Intersectional feminism needs to include female-identifying cyborgs
By Jacey Gibb, Distribution Manager
2017 was both an empowering and upsetting year for gender equality and, yet, until intersectional feminism evolves to include the growing population of female-identifying cybernetic organisms, gender hierarchy will still exist.
What do I mean by intersectional feminism? I’m referring to the overarching idea that feminism applies to women of all colours and walks of life, from cis women to trans women, from heterosexual to two-spirited to everyone in between. Unfortunately, intersectional feminism often leaves out any synthetic robot that was programmed to self-identify as a woman.
For example, did you know that women cyborgs are still paid roughly 78 cents for every one dollar that a male cyborg earns? When the hit television show Westworld debuted back in October 2016, critics praised the show for hiring real cybernetic organisms to portray the robots known as “hosts.” Be that as it may, the decision feels like a publicity stunt, since The Guardian published their expose on how leading female cyborgs, Evan Rachel Wood and Thandie Newton, earn significantly less than their male cyborg co-stars. This isn’t an isolated problem either. Historically, female-identifying robots in Hollywood have been undervalued and underpaid.
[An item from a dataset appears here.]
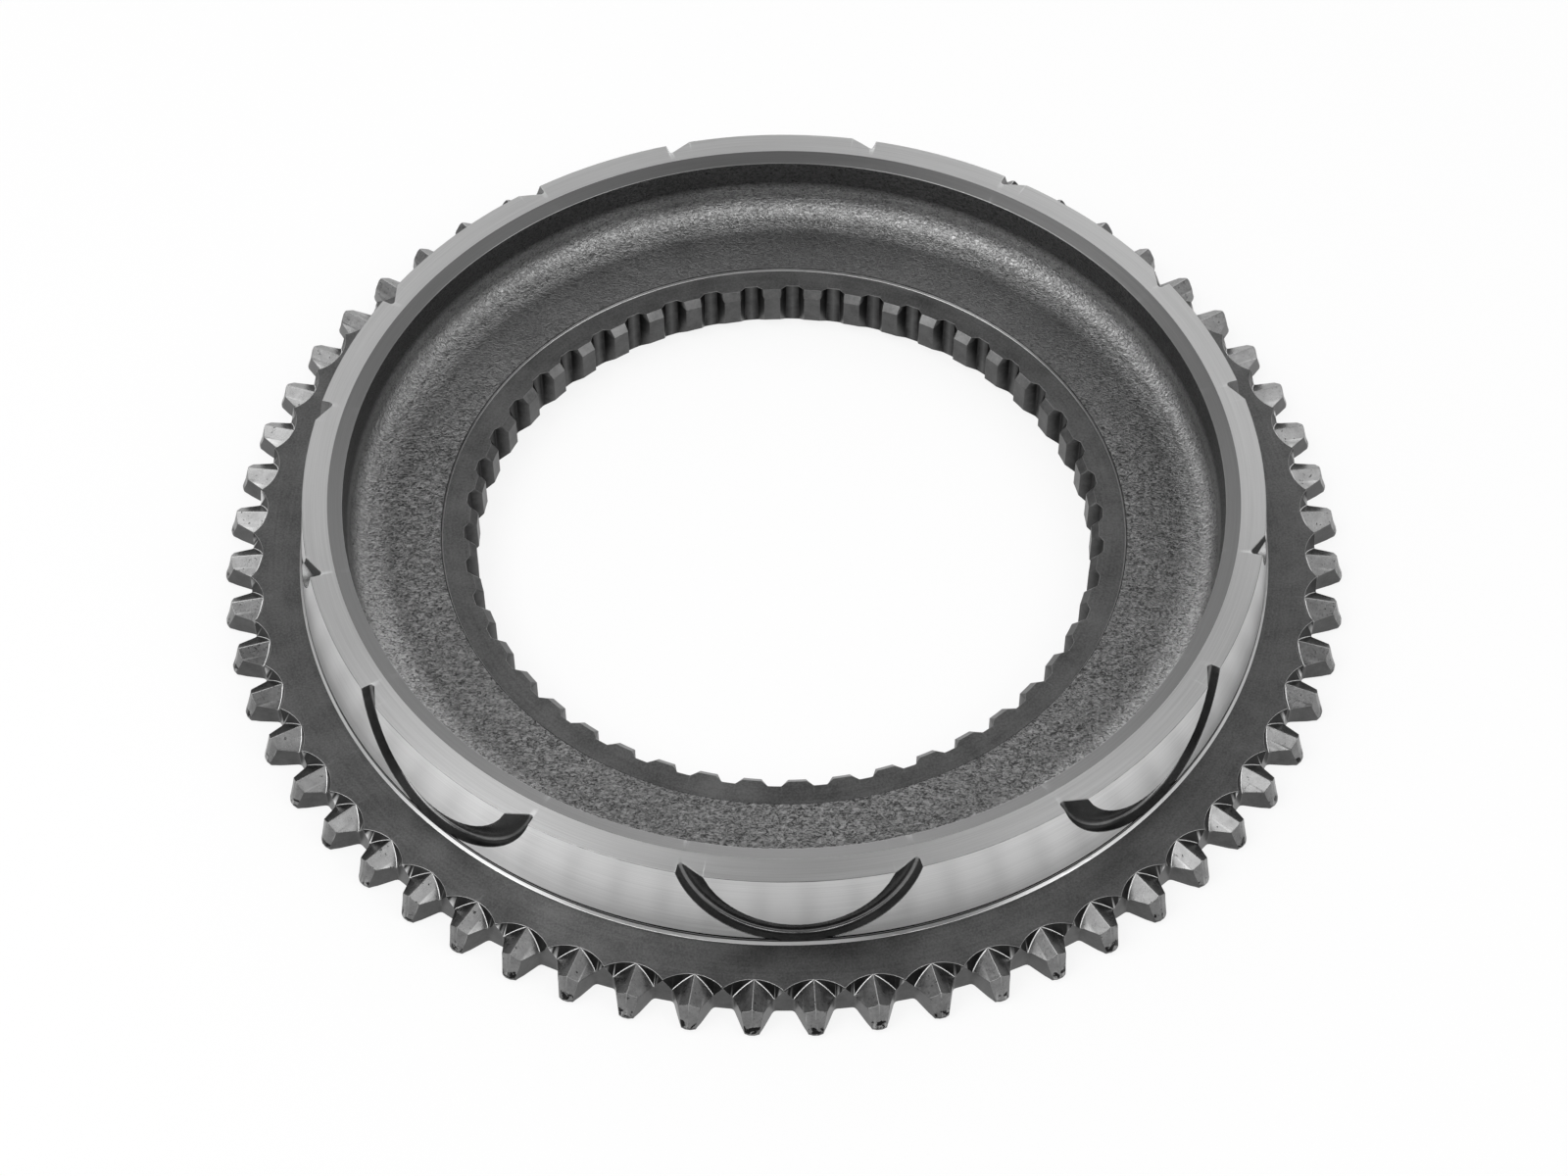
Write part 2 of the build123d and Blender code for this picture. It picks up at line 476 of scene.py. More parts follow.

Back in 2008, Pixar faced a wave of criticism over WALL-E, which featured a trash compactor and probe in co-starring roles. Despite sharing a comparable amount of screen time, the female-identifying probe, Eve, later revealed in an interview with E! Online that she was paid roughly a third of her male-identifying co-star, WALL-E. Yet the problem stems far beyond financial inequalities and Hollywood hiring practices.
In a staggering census conducted by the Institution for Cybernetic Equality (ICE), results showed that female-voiced computer systems were 55 per cent more likely to be overridden or taken offline than their male-voiced counterparts. The census also revealed that female cyborgs only made up one tenth of upper-level and management positions, while male cyborgs make up three tenths.
So, what can you do to promote an intersectional feminism that includes women who are synthetic organisms? There are many simple, day-to-day practices you can adopt to ensure inclusivity:
Never assume someone is a cyborg, or not a cyborg: This might be a no-brainer to some folks, but it’s a common micro-aggression. Asking questions like, “So, what are you?” or commenting that a cyborg is “totally passing” for a human are intersectional no-nos. Instead, allow female cyborgs to disclose—or choose to withhold—their cybernetic background on their own terms. Remember that they don’t owe you anything, including an explanation.
Use organism-neutral terms: Sayings like “Hey, people!” or “Hello, fellow humans,” or “What’s up, my non-synthetic-home slices?” seem like harmless ways of greeting people, but exclude robotic members of society. Language can be a powerful agent of change, so instead of saying the above greetings, try using inclusionary or organism-neutral terms such as: “Hello things,” or “Sup, living and non-living entities?”
Practice being a better, more vocal ally: This is likely the most daunting practice, while also being the most important. If you observe a female robot being harassed on public transit, say something. If you see a female synthetic being chased by the police, check your biases and don’t assume it’s because their programming has gone haywire, creating a lethal killing machine to which the only solution is system termination.
Better allyship doesn’t happen overnight, but that doesn’t mean you can’t start immediately.